The Ducks Compilation, Santa Cruz, 1977 (Vol. 2)

“Neil Young...one of the Ducks, just one of the Ducks.”

Neil Young’s nearly decade-long bad fog of loneliness finally lifted in Santa Cruz, where he formed a new band called the Ducks with local musicians and spent the summer playing under-the-radar shows at the town’s two clubs. The scraps that have been discovered offer a rare glimpse of Young as hired-gun guitarist playing straightforward bar-band rock'n'roll mostly written by other people, with all four members alternating songs and vocals (in a much more collaborative way than CSNY ever attempted). It turned out to just be a summer fling for Young, but some of the razor-edged sound the Ducks deployed at the Catalyst and The Crossroads Club would resurface with Crazy Horse in the Rust Never Sleeps era.

11/21/86 - Cow Palace, San Francisco (Part 2)

“We’re going to be practicing for a long time today, Mom!”

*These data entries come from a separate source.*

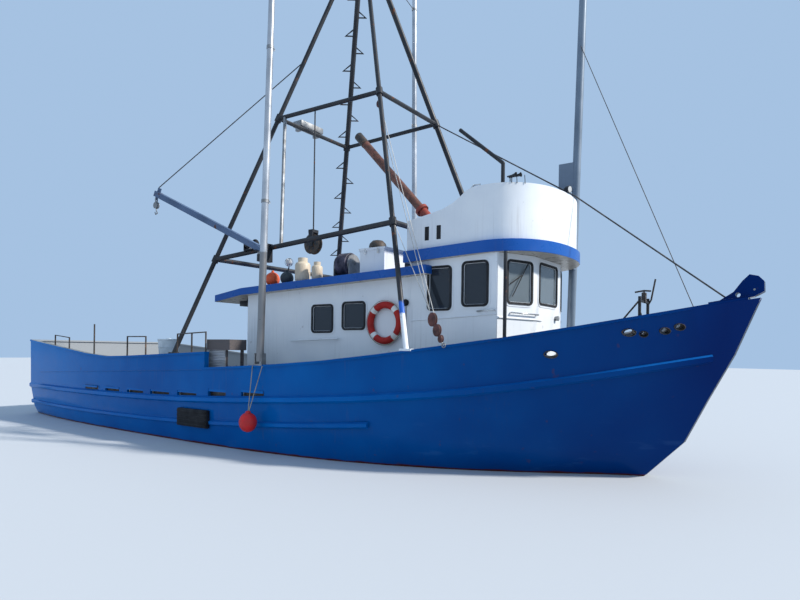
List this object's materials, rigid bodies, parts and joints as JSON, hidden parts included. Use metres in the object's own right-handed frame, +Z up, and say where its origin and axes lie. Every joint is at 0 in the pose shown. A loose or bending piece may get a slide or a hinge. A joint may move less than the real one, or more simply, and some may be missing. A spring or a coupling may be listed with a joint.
{
  "type": "fishing trawler",
  "caption": "Steel fishing trawler with a deckhouse, flying bridge, pipe gantry, cargo boom, outrigger poles, hauling gear, hatch, windlass, rudder and propeller.",
  "frame": {"origin": "on the centreline amidships, at the waterline", "axes": "+X towards the bow, +Y to port, +Z up"},
  "size_m": [17.8857, 5.6666, 16.2511],
  "materials": {
    "hull_blue": "gloss, worn and streaked with rust",
    "trim_blue": "gloss",
    "house_white": "gloss, weathered",
    "pipe_black": "worn black paint",
    "pole_grey": "dull bare metal",
    "steel_grey": "galvanised, dull",
    "boom_grey": "satin blue-grey paint",
    "rusty_steel": "rusted",
    "ring_orange": "coated foam",
    "float_orange": "faded",
    "float_dark": "matt",
    "float_red": "scuffed",
    "bottle_beige": "satin",
    "bronze": "dull bronze",
    "wood": "weathered",
    "black_hose": "matt",
    "seat_black": "worn",
    "tote_white": "scuffed"
  },
  "bodies": {
    "boat": {"hull": "hull_blue", "bulwark_starboard": "hull_blue", "bulwark_port": "hull_blue", "rub_rail_upper": "hull_blue", "rub_rail_lower": "hull_blue", "deckhouse": "house_white", "wheelhouse": "house_white", "deckhouse_roof": "trim_blue", "brow": "trim_blue", "bridge_coaming": "house_white", "helm_console": "wood", "helm_seat": "seat_black", "gantry_leg_starboard_aft": "pipe_black", "gantry_leg_port_aft": "pipe_black", "gantry_leg_starboard_fore": "pipe_black", "gantry_leg_port_fore": "pipe_black", "gantry_upper_frame": "pipe_black", "gantry_lower_frame": "pipe_black", "mast_cap": "pipe_black", "gantry_strut": "steel_grey", "bridge_pipe": "pipe_black", "stanchion_starboard": "pipe_black", "foremast": "pole_grey", "exhaust_stack": "rusty_steel", "boom_bracket": "pipe_black", "cargo_winch_frame": "pipe_black", "hauling_block": "pipe_black", "outrigger_heel_starboard": "steel_grey", "outrigger_heel_port": "steel_grey", "float_orange": "float_orange", "float_dark": "float_dark", "gas_bottle_large": "bottle_beige", "gas_bottle_small": "bottle_beige", "hose_reel_stand": "steel_grey", "roof_locker": "house_white", "life_ring": "ring_orange", "handrail": "house_white", "hatch_coaming": "house_white", "hauling_table": "wood", "fish_totes": "tote_white", "bitt_starboard": "steel_grey", "bitt_port": "steel_grey", "windlass_frame": "hull_blue", "bow_roller_cheeks": "hull_blue", "fender_float": "float_red"},
    "rudder": {"rudder": "hull_blue"},
    "propeller": {"propeller": "bronze"},
    "deckhouse_door": {"deckhouse_door": "house_white"},
    "hatch_cover": {"hatch_cover": "steel_grey"},
    "windlass_drum": {"windlass_drum": "steel_grey"},
    "bow_roller": {"bow_roller": "steel_grey"},
    "gooseneck": {"boom_gooseneck": "steel_grey"},
    "cargo_boom": {"cargo_boom": "boom_grey"},
    "hook_block": {"hook_block": "steel_grey"},
    "cargo_winch_drum": {"cargo_winch_drum": "steel_grey"},
    "hauling_sheave": {"hauling_sheave": "rusty_steel"},
    "outrigger_starboard": {"outrigger_pole_starboard": "pole_grey"},
    "outrigger_port": {"outrigger_pole_port": "pole_grey"},
    "hose_reel_drum": {"hose_reel_drum": "black_hose"}
  },
  "joints": [
    {"name": "rudder_turn", "type": "hinge", "parent": "boat", "child": "rudder", "pos_m": [-8.08, 0, -1.2], "axis": [0, 0, 1], "range_deg": [-35, 35]},
    {"name": "propeller_spin", "type": "hinge", "parent": "boat", "child": "propeller", "pos_m": [-7.33, 0, -1.23], "axis": [1, 0, 0], "continuous": true},
    {"name": "door_swing", "type": "hinge", "parent": "boat", "child": "deckhouse_door", "pos_m": [-0.6205, 0.185, 2], "axis": [0, 0, 1], "range_deg": [0, 100]},
    {"name": "hatch_lift", "type": "hinge", "parent": "boat", "child": "hatch_cover", "pos_m": [-4.75, 0, 1.41], "axis": [0, -1, 0], "range_deg": [0, 100]},
    {"name": "windlass_spin", "type": "hinge", "parent": "boat", "child": "windlass_drum", "pos_m": [7.15, 0, 2.06], "axis": [0, 1, 0], "continuous": true},
    {"name": "bow_roller_spin", "type": "hinge", "parent": "boat", "child": "bow_roller", "pos_m": [8.85, 0, 2.9], "axis": [0, 1, 0], "continuous": true},
    {"name": "boom_slew", "type": "hinge", "parent": "boat", "child": "gooseneck", "pos_m": [0.57, -2.06, 3.815], "axis": [0, 0, 1], "range_deg": [-4, 80]},
    {"name": "boom_luff", "type": "hinge", "parent": "gooseneck", "child": "cargo_boom", "pos_m": [0.57, -2.06, 3.9], "axis": [-0.0767, 0.9971, 0], "range_deg": [-20, 35]},
    {"name": "hook_swing", "type": "hinge", "parent": "cargo_boom", "child": "hook_block", "pos_m": [-2.65566, -2.3082, 5.27795], "axis": [-0.0767, 0.9971, 0], "range_deg": [-45, 60]},
    {"name": "cargo_winch_spin", "type": "hinge", "parent": "boat", "child": "cargo_winch_drum", "pos_m": [0.06, -1.88, 4.07], "axis": [1, 0, 0], "continuous": true},
    {"name": "hauling_sheave_spin", "type": "hinge", "parent": "boat", "child": "hauling_sheave", "pos_m": [1.02805, -1.07983, 4.11], "axis": [0, 1, 0], "continuous": true},
    {"name": "outrigger_starboard_lower", "type": "hinge", "parent": "boat", "child": "outrigger_starboard", "pos_m": [1.12, -2.545, 1.79353], "axis": [1, 0, 0], "range_deg": [0, 48]},
    {"name": "outrigger_port_lower", "type": "hinge", "parent": "boat", "child": "outrigger_port", "pos_m": [1.12, 2.545, 1.79353], "axis": [-1, 0, 0], "range_deg": [0, 48]},
    {"name": "hose_reel_spin", "type": "hinge", "parent": "boat", "child": "hose_reel_drum", "pos_m": [2.01, -1.15, 3.60438], "axis": [1, 0, 0], "continuous": true}
  ]
}
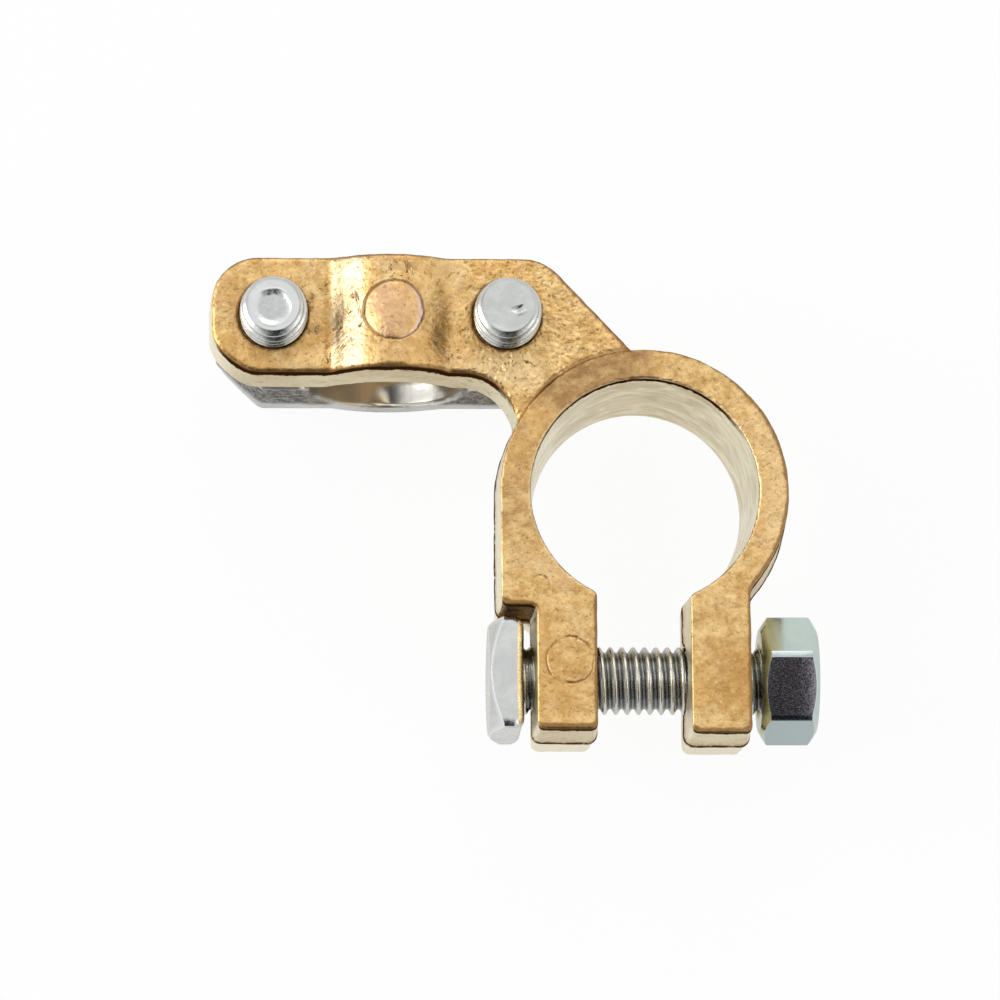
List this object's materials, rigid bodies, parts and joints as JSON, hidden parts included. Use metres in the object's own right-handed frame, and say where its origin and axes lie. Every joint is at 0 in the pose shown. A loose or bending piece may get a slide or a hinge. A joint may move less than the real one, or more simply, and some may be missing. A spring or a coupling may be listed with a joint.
{
  "type": "battery terminal clamp",
  "caption": "Battery terminal clamp: a split ring for a tapered post, closed by a square-headed bolt and nut, with an arm whose screwed strap grips the cable.",
  "frame": {"origin": "on the post bore's axis, at the bore's wide face, which lies against the battery", "axes": "+Z out of the wide face along the bore's axis, -X along the cable arm, -Y towards the lugs and their bolt, +Y towards the arm's far edge"},
  "size_m": [0.0534, 0.0428, 0.022],
  "materials": {
    "brass_forging": "rough forged, machined bore",
    "zinc_strap": "zinc-plated, worn",
    "zinc_screws": "zinc-plated",
    "zinc_bolt": "zinc-plated",
    "zinc_nut": "zinc-plated"
  },
  "bodies": {
    "body": {"clamp_body": "brass_forging"},
    "strap": {"cable_strap": "zinc_strap"},
    "screw_left": {"cable_screw_left": "zinc_screws"},
    "screw_right": {"cable_screw_right": "zinc_screws"},
    "bolt": {"clamp_bolt": "zinc_bolt"},
    "nut": {"clamp_nut": "zinc_nut"}
  },
  "joints": [
    {"name": "strap_travel", "type": "slide", "parent": "body", "child": "strap", "axis": [0, 0, 1], "range_m": [-0.004, 0.001]},
    {"name": "screw_left_turn", "type": "hinge", "parent": "strap", "child": "screw_left", "pos_m": [-0.0324, 0.0158, -0.0152], "axis": [0, 0, 1], "range_deg": [-1440, 360]},
    {"name": "screw_right_turn", "type": "hinge", "parent": "strap", "child": "screw_right", "pos_m": [-0.0119, 0.0158, -0.0152], "axis": [0, 0, 1], "range_deg": [-1440, 360]},
    {"name": "bolt_draw", "type": "slide", "parent": "body", "child": "bolt", "axis": [1, 0, 0], "range_m": [-0.003, 0.00075]},
    {"name": "nut_turn", "type": "hinge", "parent": "body", "child": "nut", "pos_m": [0.01277, -0.0158, -0.0063], "axis": [1, 0, 0], "range_deg": [-270, 1080]}
  ],
  "couplings": [
    {"joint": "screw_left_turn", "follows": "strap_travel", "rad_per_m": 6283},
    {"joint": "screw_right_turn", "follows": "strap_travel", "rad_per_m": 6283},
    {"joint": "nut_turn", "follows": "bolt_draw", "rad_per_m": -6283}
  ]
}
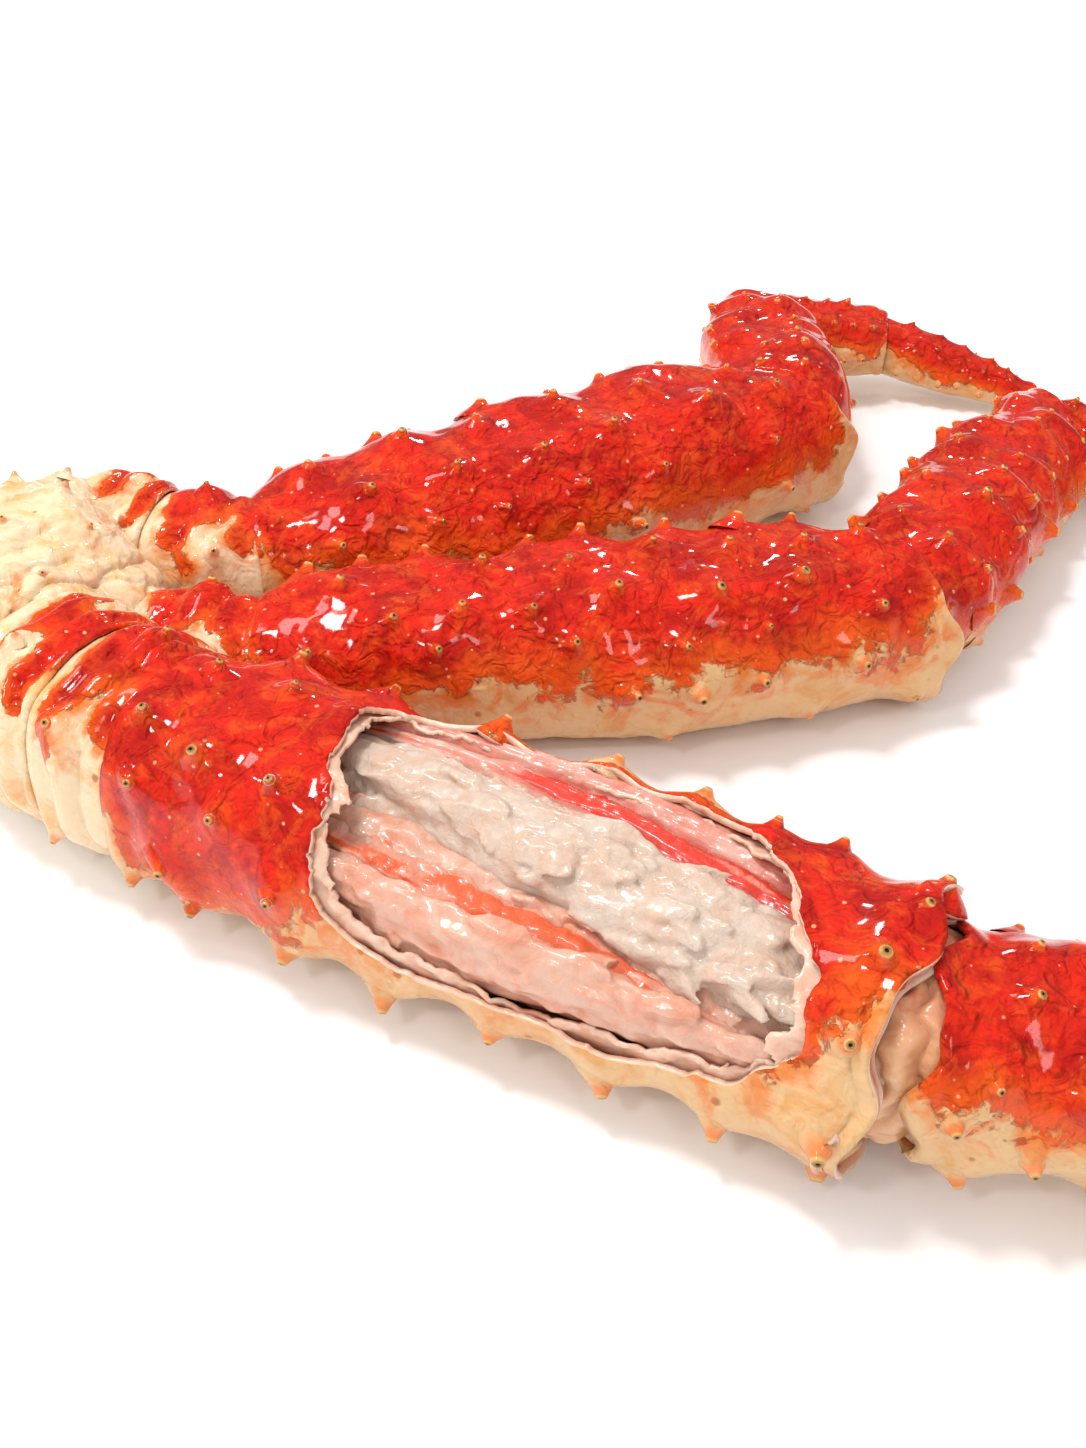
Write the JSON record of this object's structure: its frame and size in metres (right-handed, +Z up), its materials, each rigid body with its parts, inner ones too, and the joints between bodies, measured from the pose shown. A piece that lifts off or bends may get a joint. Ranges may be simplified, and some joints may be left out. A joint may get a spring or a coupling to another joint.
{
  "type": "king crab leg cluster",
  "caption": "Cooked king crab leg cluster: spiny red legs joined at a pale shoulder, the front leg's long shell torn open to show its white meat.",
  "frame": {"origin": "the small flat spot under the shoulder, on the table", "axes": "+Z up, +Y away from the opened front leg, the long way of the cluster, +X from the shoulder out along the legs"},
  "size_m": [0.4052, 0.4419, 0.0533],
  "materials": {
    "shell": "wet glossy cooked shell, red above and cream with orange blotches below",
    "pale_shell": "satin cream shell with orange flecks",
    "joint_skin": "damp wrinkled skin, pale pink to cream",
    "white_meat": "moist fibrous white meat",
    "red_skinned_meat": "moist meat with a red skin"
  },
  "bodies": {
    "root": {"front_ischium": "shell", "front_merus": "shell", "front_carpus": "shell", "front_propodus": "shell", "front_dactyl": "shell", "mid_ischium": "shell", "mid_merus": "shell", "mid_carpus": "shell", "mid_propodus": "shell", "mid_dactyl": "shell", "back_ischium": "shell", "back_merus": "shell", "back_carpus": "shell", "back_propodus": "shell", "back_dactyl": "shell", "shoulder": "pale_shell", "front_basis": "pale_shell", "back_basis": "pale_shell", "front_knee_skin": "joint_skin", "front_white_muscle": "white_meat", "front_near_muscle": "white_meat", "front_skinned_muscle": "red_skinned_meat"}
  },
  "joints": []
}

It’s often forgotten that in the middle of Neil’s supposedly anti-commercial 80’s, he recorded two albums with his reliable collaborators Crazy Horse. People forget this because those two albums—Landing On Water and the live-recorded Lifesound horrible. But the underlying material, such as “When Your Lonely Heart Breaks” or “Prisoners of Rock & Roll,” is actually pretty solid, and some of the weird digital sounds Young was aiming for as far back as Re-ac-tor and Trans are actually pretty interesting when they’re not drowned in 80s cocaine-gloss production. Staged as a faux garage band practice, complete with Mom yelling from upstairs, this 1986 slightly new-wavy edition of the Horse (warning: keytars are involved) can hang with the far more acclaimed earlier and later incarnations, with a boost from a much weirder setlist.